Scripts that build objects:
####
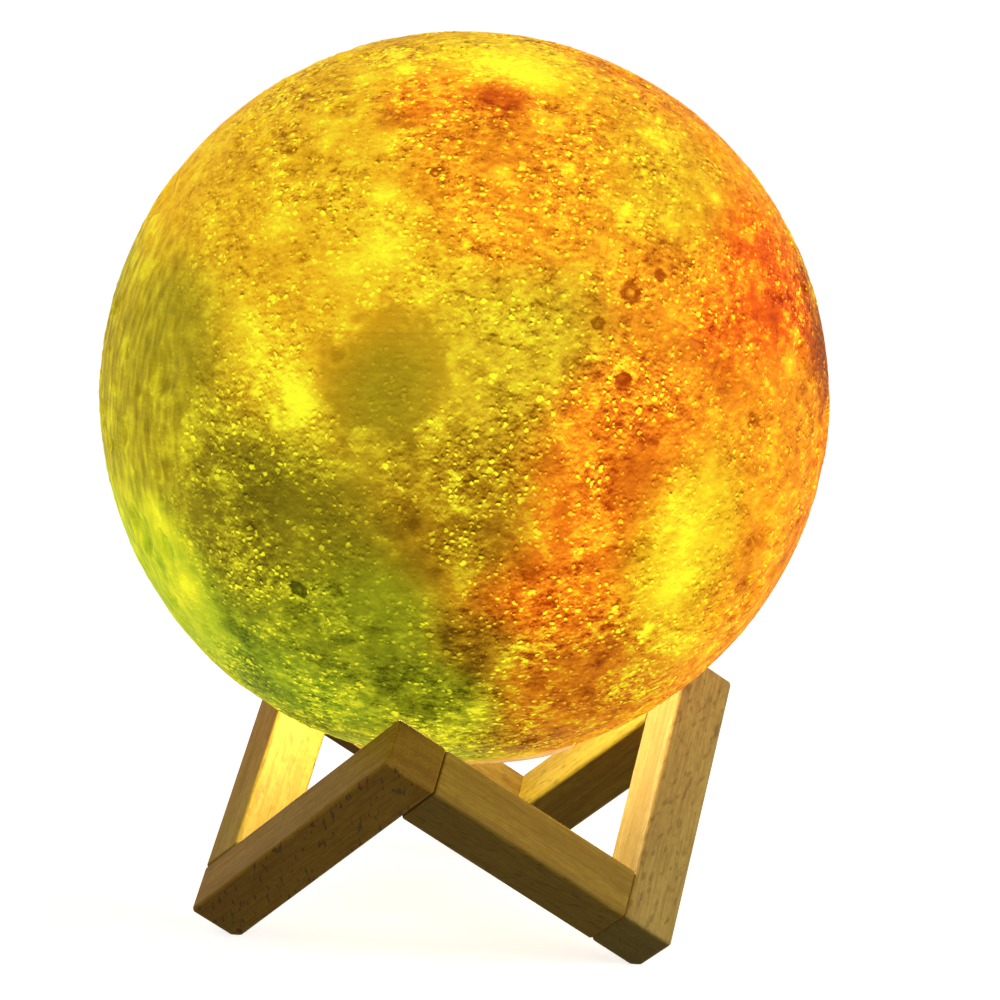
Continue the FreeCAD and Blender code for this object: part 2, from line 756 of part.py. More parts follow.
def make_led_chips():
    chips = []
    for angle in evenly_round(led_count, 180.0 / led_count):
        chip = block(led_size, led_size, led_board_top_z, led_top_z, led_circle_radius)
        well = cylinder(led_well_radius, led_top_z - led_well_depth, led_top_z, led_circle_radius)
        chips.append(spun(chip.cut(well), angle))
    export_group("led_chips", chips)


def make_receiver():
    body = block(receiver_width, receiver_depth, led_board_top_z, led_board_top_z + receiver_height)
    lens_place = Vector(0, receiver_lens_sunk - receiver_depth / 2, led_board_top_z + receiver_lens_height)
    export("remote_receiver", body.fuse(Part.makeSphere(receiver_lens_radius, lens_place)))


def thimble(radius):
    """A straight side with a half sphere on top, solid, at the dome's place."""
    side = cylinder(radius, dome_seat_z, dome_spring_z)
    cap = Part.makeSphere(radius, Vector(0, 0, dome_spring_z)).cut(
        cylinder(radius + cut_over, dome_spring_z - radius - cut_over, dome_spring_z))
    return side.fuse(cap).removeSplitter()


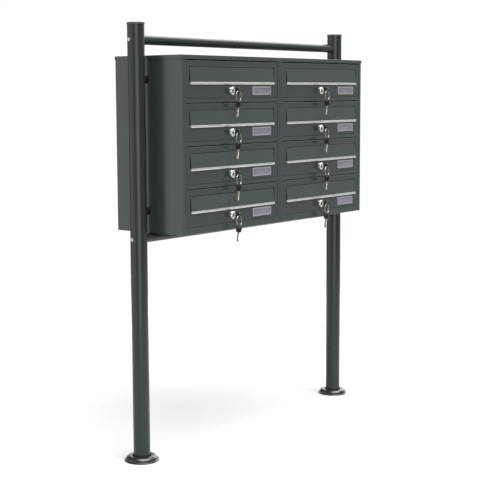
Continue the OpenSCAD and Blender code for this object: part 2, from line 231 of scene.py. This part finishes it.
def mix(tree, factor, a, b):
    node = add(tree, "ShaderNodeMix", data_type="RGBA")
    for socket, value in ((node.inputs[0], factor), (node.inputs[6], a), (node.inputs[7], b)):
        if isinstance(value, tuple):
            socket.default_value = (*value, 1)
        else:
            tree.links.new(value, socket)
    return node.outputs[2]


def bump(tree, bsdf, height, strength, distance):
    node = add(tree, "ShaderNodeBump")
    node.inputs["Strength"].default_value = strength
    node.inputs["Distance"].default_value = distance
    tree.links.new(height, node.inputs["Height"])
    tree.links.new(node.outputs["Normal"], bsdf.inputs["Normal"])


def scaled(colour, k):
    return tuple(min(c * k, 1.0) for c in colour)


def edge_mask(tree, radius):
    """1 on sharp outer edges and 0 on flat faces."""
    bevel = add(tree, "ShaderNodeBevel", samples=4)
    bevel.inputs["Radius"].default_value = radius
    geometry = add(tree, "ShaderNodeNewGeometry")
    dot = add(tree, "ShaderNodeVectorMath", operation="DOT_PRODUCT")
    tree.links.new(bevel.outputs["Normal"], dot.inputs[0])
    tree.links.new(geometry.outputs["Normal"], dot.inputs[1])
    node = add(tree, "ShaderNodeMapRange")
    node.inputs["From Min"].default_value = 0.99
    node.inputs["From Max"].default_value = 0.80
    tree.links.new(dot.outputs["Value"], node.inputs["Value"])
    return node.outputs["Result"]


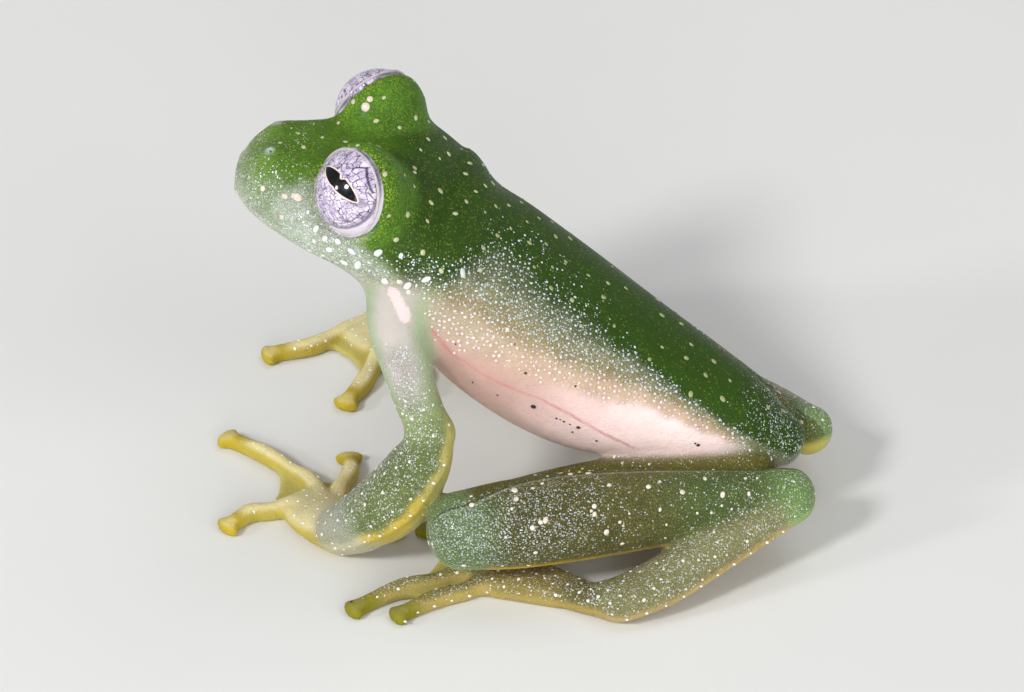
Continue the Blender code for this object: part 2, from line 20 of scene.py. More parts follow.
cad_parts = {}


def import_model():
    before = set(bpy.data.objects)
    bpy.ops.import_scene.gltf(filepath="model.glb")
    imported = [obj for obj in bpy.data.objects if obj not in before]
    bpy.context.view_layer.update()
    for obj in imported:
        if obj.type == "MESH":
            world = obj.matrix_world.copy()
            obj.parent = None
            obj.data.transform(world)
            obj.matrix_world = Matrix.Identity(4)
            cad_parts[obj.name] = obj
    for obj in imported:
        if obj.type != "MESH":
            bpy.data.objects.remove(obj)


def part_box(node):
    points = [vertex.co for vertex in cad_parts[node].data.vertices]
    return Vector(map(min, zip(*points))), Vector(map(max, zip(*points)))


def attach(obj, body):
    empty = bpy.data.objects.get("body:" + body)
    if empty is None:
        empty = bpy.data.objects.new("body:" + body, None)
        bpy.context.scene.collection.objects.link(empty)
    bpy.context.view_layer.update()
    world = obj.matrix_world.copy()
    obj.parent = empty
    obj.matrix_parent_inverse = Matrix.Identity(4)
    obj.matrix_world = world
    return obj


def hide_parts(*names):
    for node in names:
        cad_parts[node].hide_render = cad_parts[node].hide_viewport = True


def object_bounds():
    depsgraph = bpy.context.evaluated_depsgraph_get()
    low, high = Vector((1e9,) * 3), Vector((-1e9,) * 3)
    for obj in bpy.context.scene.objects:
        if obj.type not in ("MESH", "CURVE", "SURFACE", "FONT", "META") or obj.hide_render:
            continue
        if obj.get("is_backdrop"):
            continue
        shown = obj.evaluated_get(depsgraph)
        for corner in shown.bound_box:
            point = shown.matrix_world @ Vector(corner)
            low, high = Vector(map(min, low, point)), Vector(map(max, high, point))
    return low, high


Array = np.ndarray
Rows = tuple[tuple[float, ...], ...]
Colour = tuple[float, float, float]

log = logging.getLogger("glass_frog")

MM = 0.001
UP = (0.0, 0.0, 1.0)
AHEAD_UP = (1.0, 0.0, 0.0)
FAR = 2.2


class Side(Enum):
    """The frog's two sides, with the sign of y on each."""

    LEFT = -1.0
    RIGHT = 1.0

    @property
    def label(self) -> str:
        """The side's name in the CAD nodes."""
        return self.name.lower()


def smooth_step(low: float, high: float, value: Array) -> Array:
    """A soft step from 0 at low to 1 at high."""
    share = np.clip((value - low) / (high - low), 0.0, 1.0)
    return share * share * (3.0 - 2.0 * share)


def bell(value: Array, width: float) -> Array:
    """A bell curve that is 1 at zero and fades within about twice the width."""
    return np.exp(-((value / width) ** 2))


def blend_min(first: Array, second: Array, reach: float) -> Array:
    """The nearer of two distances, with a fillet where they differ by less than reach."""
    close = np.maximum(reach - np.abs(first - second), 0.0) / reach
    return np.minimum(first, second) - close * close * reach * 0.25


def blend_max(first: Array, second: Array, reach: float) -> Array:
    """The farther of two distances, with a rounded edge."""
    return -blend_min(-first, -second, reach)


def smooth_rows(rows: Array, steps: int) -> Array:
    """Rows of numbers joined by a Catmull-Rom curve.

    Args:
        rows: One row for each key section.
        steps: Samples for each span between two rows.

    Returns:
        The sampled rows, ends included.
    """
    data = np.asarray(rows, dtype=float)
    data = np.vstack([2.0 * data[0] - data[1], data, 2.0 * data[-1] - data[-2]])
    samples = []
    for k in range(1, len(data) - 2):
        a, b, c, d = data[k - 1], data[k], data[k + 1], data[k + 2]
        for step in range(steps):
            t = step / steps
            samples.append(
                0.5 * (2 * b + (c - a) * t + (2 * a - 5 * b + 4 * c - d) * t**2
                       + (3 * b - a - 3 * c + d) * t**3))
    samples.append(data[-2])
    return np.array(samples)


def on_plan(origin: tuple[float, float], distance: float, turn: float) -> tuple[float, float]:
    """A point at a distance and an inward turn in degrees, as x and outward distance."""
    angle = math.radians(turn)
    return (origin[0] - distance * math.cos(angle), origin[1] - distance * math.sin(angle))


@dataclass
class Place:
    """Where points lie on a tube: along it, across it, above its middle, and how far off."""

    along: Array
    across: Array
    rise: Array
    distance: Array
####
Your task> Send back every record, precisely as written.

Expected answer>
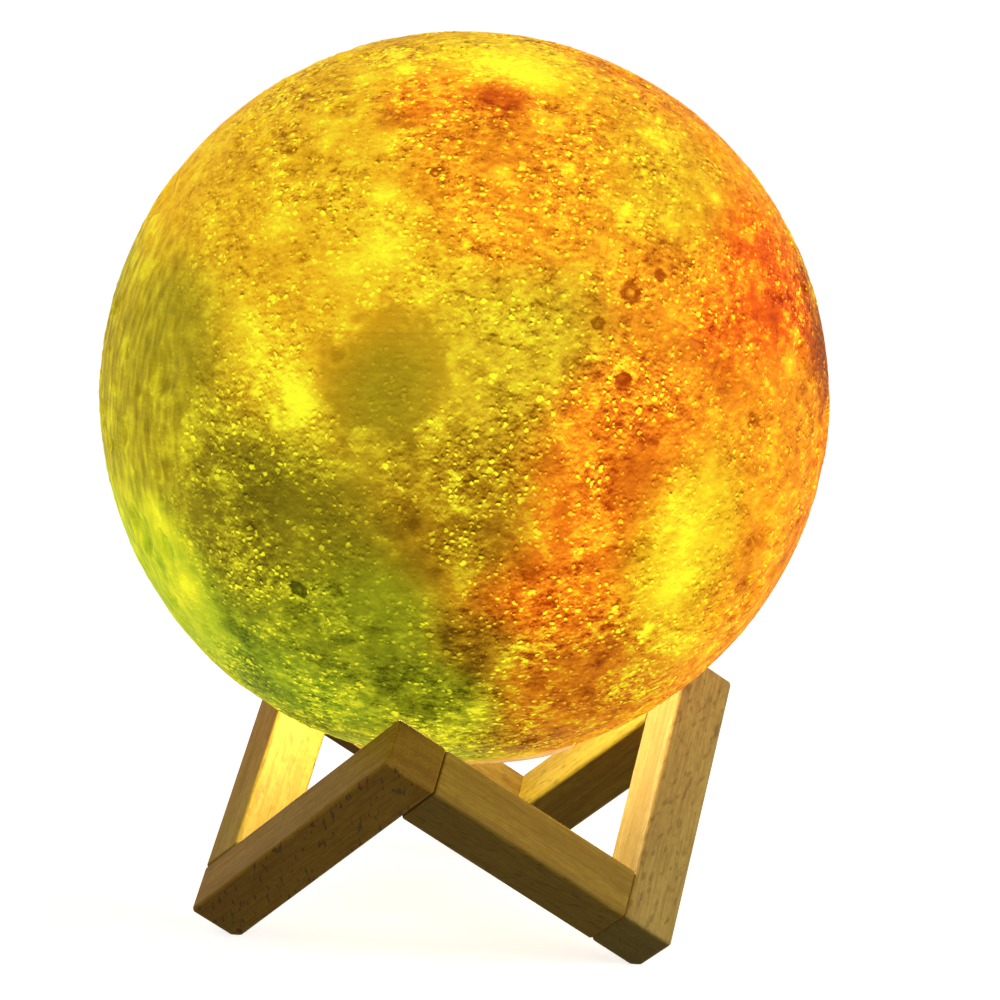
Continue the FreeCAD and Blender code for this object: part 2, from line 756 of part.py. More parts follow.
def make_led_chips():
    chips = []
    for angle in evenly_round(led_count, 180.0 / led_count):
        chip = block(led_size, led_size, led_board_top_z, led_top_z, led_circle_radius)
        well = cylinder(led_well_radius, led_top_z - led_well_depth, led_top_z, led_circle_radius)
        chips.append(spun(chip.cut(well), angle))
    export_group("led_chips", chips)


def make_receiver():
    body = block(receiver_width, receiver_depth, led_board_top_z, led_board_top_z + receiver_height)
    lens_place = Vector(0, receiver_lens_sunk - receiver_depth / 2, led_board_top_z + receiver_lens_height)
    export("remote_receiver", body.fuse(Part.makeSphere(receiver_lens_radius, lens_place)))


def thimble(radius):
    """A straight side with a half sphere on top, solid, at the dome's place."""
    side = cylinder(radius, dome_seat_z, dome_spring_z)
    cap = Part.makeSphere(radius, Vector(0, 0, dome_spring_z)).cut(
        cylinder(radius + cut_over, dome_spring_z - radius - cut_over, dome_spring_z))
    return side.fuse(cap).removeSplitter()


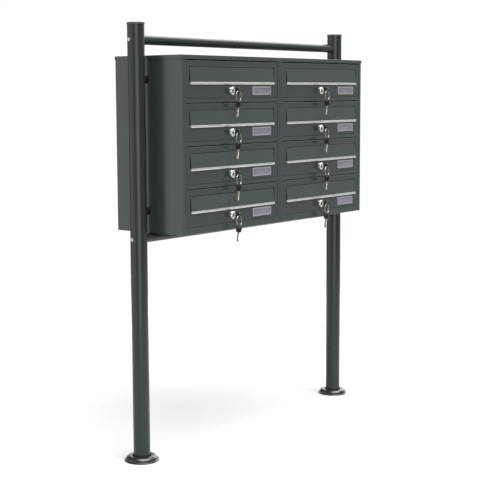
Continue the OpenSCAD and Blender code for this object: part 2, from line 231 of scene.py. This part finishes it.
def mix(tree, factor, a, b):
    node = add(tree, "ShaderNodeMix", data_type="RGBA")
    for socket, value in ((node.inputs[0], factor), (node.inputs[6], a), (node.inputs[7], b)):
        if isinstance(value, tuple):
            socket.default_value = (*value, 1)
        else:
            tree.links.new(value, socket)
    return node.outputs[2]


def bump(tree, bsdf, height, strength, distance):
    node = add(tree, "ShaderNodeBump")
    node.inputs["Strength"].default_value = strength
    node.inputs["Distance"].default_value = distance
    tree.links.new(height, node.inputs["Height"])
    tree.links.new(node.outputs["Normal"], bsdf.inputs["Normal"])


def scaled(colour, k):
    return tuple(min(c * k, 1.0) for c in colour)


def edge_mask(tree, radius):
    """1 on sharp outer edges and 0 on flat faces."""
    bevel = add(tree, "ShaderNodeBevel", samples=4)
    bevel.inputs["Radius"].default_value = radius
    geometry = add(tree, "ShaderNodeNewGeometry")
    dot = add(tree, "ShaderNodeVectorMath", operation="DOT_PRODUCT")
    tree.links.new(bevel.outputs["Normal"], dot.inputs[0])
    tree.links.new(geometry.outputs["Normal"], dot.inputs[1])
    node = add(tree, "ShaderNodeMapRange")
    node.inputs["From Min"].default_value = 0.99
    node.inputs["From Max"].default_value = 0.80
    tree.links.new(dot.outputs["Value"], node.inputs["Value"])
    return node.outputs["Result"]


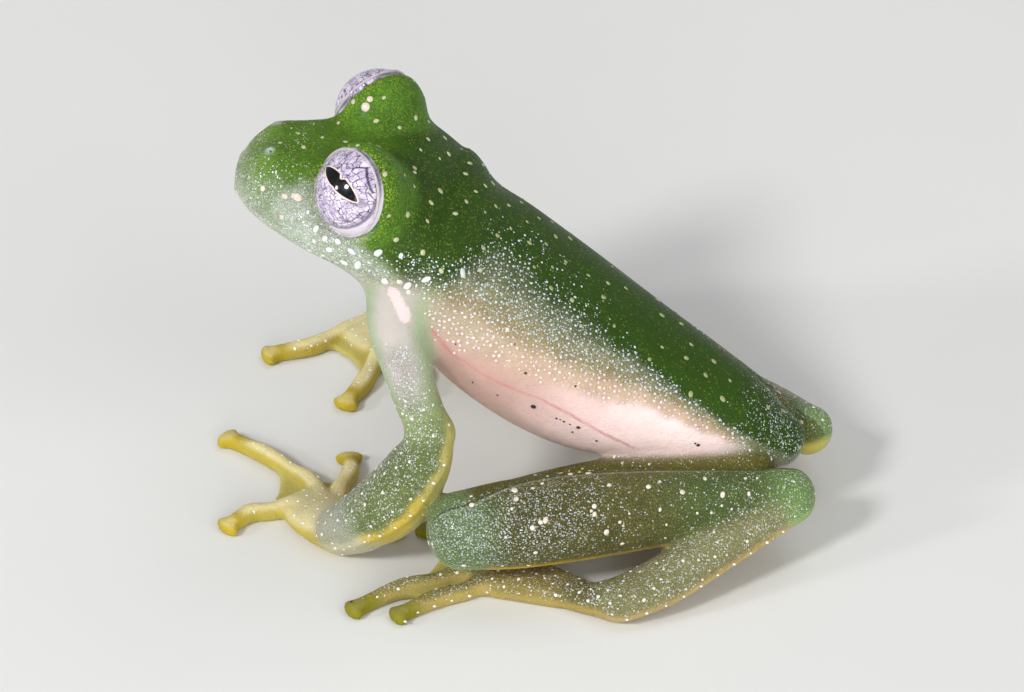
Continue the Blender code for this object: part 2, from line 20 of scene.py. More parts follow.
cad_parts = {}


def import_model():
    before = set(bpy.data.objects)
    bpy.ops.import_scene.gltf(filepath="model.glb")
    imported = [obj for obj in bpy.data.objects if obj not in before]
    bpy.context.view_layer.update()
    for obj in imported:
        if obj.type == "MESH":
            world = obj.matrix_world.copy()
            obj.parent = None
            obj.data.transform(world)
            obj.matrix_world = Matrix.Identity(4)
            cad_parts[obj.name] = obj
    for obj in imported:
        if obj.type != "MESH":
            bpy.data.objects.remove(obj)


def part_box(node):
    points = [vertex.co for vertex in cad_parts[node].data.vertices]
    return Vector(map(min, zip(*points))), Vector(map(max, zip(*points)))


def attach(obj, body):
    empty = bpy.data.objects.get("body:" + body)
    if empty is None:
        empty = bpy.data.objects.new("body:" + body, None)
        bpy.context.scene.collection.objects.link(empty)
    bpy.context.view_layer.update()
    world = obj.matrix_world.copy()
    obj.parent = empty
    obj.matrix_parent_inverse = Matrix.Identity(4)
    obj.matrix_world = world
    return obj


def hide_parts(*names):
    for node in names:
        cad_parts[node].hide_render = cad_parts[node].hide_viewport = True


def object_bounds():
    depsgraph = bpy.context.evaluated_depsgraph_get()
    low, high = Vector((1e9,) * 3), Vector((-1e9,) * 3)
    for obj in bpy.context.scene.objects:
        if obj.type not in ("MESH", "CURVE", "SURFACE", "FONT", "META") or obj.hide_render:
            continue
        if obj.get("is_backdrop"):
            continue
        shown = obj.evaluated_get(depsgraph)
        for corner in shown.bound_box:
            point = shown.matrix_world @ Vector(corner)
            low, high = Vector(map(min, low, point)), Vector(map(max, high, point))
    return low, high


Array = np.ndarray
Rows = tuple[tuple[float, ...], ...]
Colour = tuple[float, float, float]

log = logging.getLogger("glass_frog")

MM = 0.001
UP = (0.0, 0.0, 1.0)
AHEAD_UP = (1.0, 0.0, 0.0)
FAR = 2.2


class Side(Enum):
    """The frog's two sides, with the sign of y on each."""

    LEFT = -1.0
    RIGHT = 1.0

    @property
    def label(self) -> str:
        """The side's name in the CAD nodes."""
        return self.name.lower()


def smooth_step(low: float, high: float, value: Array) -> Array:
    """A soft step from 0 at low to 1 at high."""
    share = np.clip((value - low) / (high - low), 0.0, 1.0)
    return share * share * (3.0 - 2.0 * share)


def bell(value: Array, width: float) -> Array:
    """A bell curve that is 1 at zero and fades within about twice the width."""
    return np.exp(-((value / width) ** 2))


def blend_min(first: Array, second: Array, reach: float) -> Array:
    """The nearer of two distances, with a fillet where they differ by less than reach."""
    close = np.maximum(reach - np.abs(first - second), 0.0) / reach
    return np.minimum(first, second) - close * close * reach * 0.25


def blend_max(first: Array, second: Array, reach: float) -> Array:
    """The farther of two distances, with a rounded edge."""
    return -blend_min(-first, -second, reach)


def smooth_rows(rows: Array, steps: int) -> Array:
    """Rows of numbers joined by a Catmull-Rom curve.

    Args:
        rows: One row for each key section.
        steps: Samples for each span between two rows.

    Returns:
        The sampled rows, ends included.
    """
    data = np.asarray(rows, dtype=float)
    data = np.vstack([2.0 * data[0] - data[1], data, 2.0 * data[-1] - data[-2]])
    samples = []
    for k in range(1, len(data) - 2):
        a, b, c, d = data[k - 1], data[k], data[k + 1], data[k + 2]
        for step in range(steps):
            t = step / steps
            samples.append(
                0.5 * (2 * b + (c - a) * t + (2 * a - 5 * b + 4 * c - d) * t**2
                       + (3 * b - a - 3 * c + d) * t**3))
    samples.append(data[-2])
    return np.array(samples)


def on_plan(origin: tuple[float, float], distance: float, turn: float) -> tuple[float, float]:
    """A point at a distance and an inward turn in degrees, as x and outward distance."""
    angle = math.radians(turn)
    return (origin[0] - distance * math.cos(angle), origin[1] - distance * math.sin(angle))


@dataclass
class Place:
    """Where points lie on a tube: along it, across it, above its middle, and how far off."""

    along: Array
    across: Array
    rise: Array
    distance: Array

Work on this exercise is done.